Tips Memilih Load Balancer Cloud

  1. Pahami Jenis Aplikasi Anda

    • Web apps → Layer 7 load balancer

    • Database atau real-time apps → Layer 4 load balancer

  2. Pertimbangkan Skalabilitas
    Pastikan load balancer bisa menangani lonjakan traffic dan otomatis mendistribusikan ke server tambahan.

  3. Perhatikan Global Reach
    Jika aplikasi memiliki pengguna internasional, gunakan global load balancer untuk performa optimal.

  4. Perhatikan Fitur Tambahan
    SSL termination, session persistence, dan health checks dapat meningkatkan performa dan keamanan aplikasi.

Studi Kasus Nyata

  1. E-commerce Platform
    Sebuah platform e-commerce besar menggunakan AWS ALB untuk mendistribusikan traffic ke ratusan server web. Saat promo besar, traffic meningkat drastis, tapi load balancer menjaga website tetap responsif.

  2. Perusahaan SaaS
    Sebuah perusahaan SaaS menggunakan Azure Front Door untuk memastikan pengguna di berbagai negara mendapatkan response cepat, sekaligus mengurangi latency.

  3. Media Streaming
    Penyedia layanan streaming menggunakan GCP Global Load Balancer untuk menyeimbangkan trafik video ke server di berbagai region, memastikan pengalaman menonton lancar.

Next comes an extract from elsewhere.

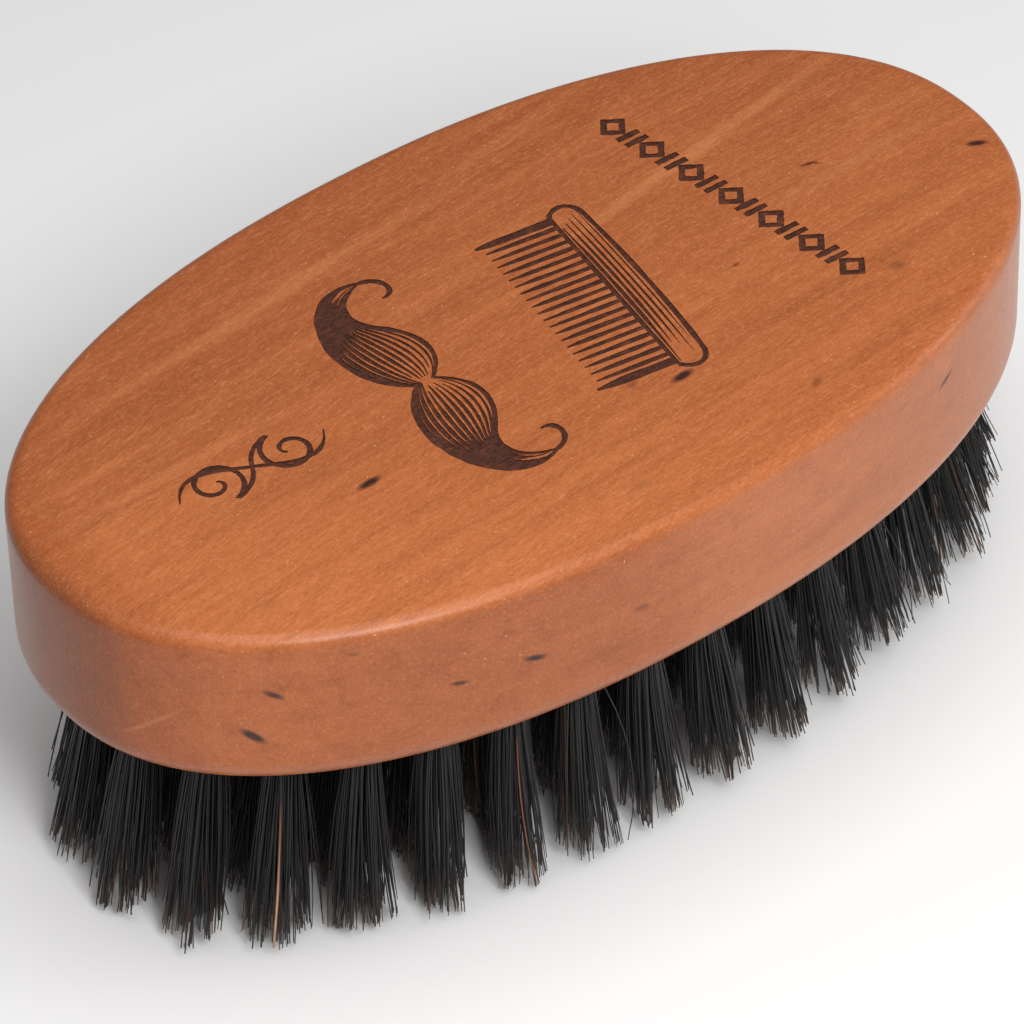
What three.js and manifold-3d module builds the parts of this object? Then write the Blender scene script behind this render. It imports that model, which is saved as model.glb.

Load balancer di lingkungan cloud adalah komponen penting untuk menjaga performa, ketersediaan, dan skalabilitas aplikasi. Dengan menggunakan layanan load balancing seperti AWS, Azure, atau GCP, perusahaan bisa memastikan aplikasi tetap responsif, downtime minimal, dan pengguna mendapatkan pengalaman terbaik.

Memahami jenis load balancer (Layer 4, Layer 7, atau Global), algoritma distribusi, serta fitur tambahan seperti SSL termination dan session persistence sangat penting untuk desain arsitektur cloud yang efektif.

Singkatnya, load balancer bukan hanya soal distribusi traffic, tapi juga strategi untuk meningkatkan kinerja, skalabilitas, dan keandalan aplikasi di cloud.